Sigh, the contrast between both the current CockroachDB submission and this FaunaDB one is a perfect comparison.

- CockroachDB starts with an image explaining how their query engine handles requests.

- FaunaDB starts with saying they are the only multi-master cloud database.

- CockroachDB then spends the next 3K words to explain how and why.

- FaunaDB claims that others are just cross "continental" systems, and that they are the only "global" ones, with no reasoning to justify the claims.

Yes, FaunaDB being a proprietary hosted service is certainly targeting a different audience than CockroachDB which is Open Source facing. But it damages your brand to make untrue claims:

- Cassandra is a multi-master database you can run across globally distributed clouds.

- Heck, even my own system, https://github.com/amark/gun , is a multi-master database that you can (and I have) run across globally distributed clouds.

- CosmosDB has a tunable option for this now, I believe.

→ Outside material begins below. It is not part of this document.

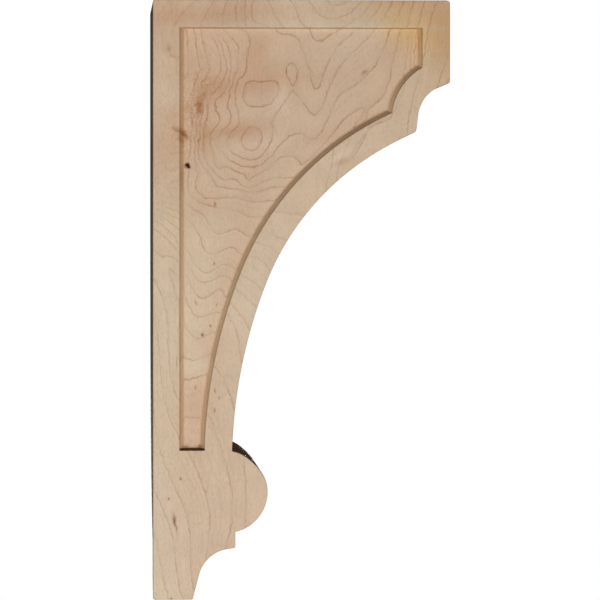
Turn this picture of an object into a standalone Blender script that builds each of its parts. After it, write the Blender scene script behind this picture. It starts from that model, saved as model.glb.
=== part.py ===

I also don't recall their vocabulary being "multi-master" before either, because that doesn't match with the claims of being "Globally Consistent" in the CAP Theorem sense. Unless they just mean it is sharded? But that is different.

I'm sure my comment will just be ignored, but I ask you for your own sake (and database vendors in general) to not make marketing claims like this. Database vendors are notorious for doing this, and it caused a big falling out with developers because of it. Finally, I felt like between RethinkDB, me, and others, that we were starting to make amends again, being open with the industry/community. I'm not trying to be harsh just to be harsh, I genuinely mean this: If you make a claim, please back it up - you guys are smart and hard working, so please just go the extra step to provide the evidence.

eldenbishop · on June 9, 2017

Good comments and I felt the same way. This stinks of CAP violations and bullshit. It may have a lot of value but the bullet points are eye rolling.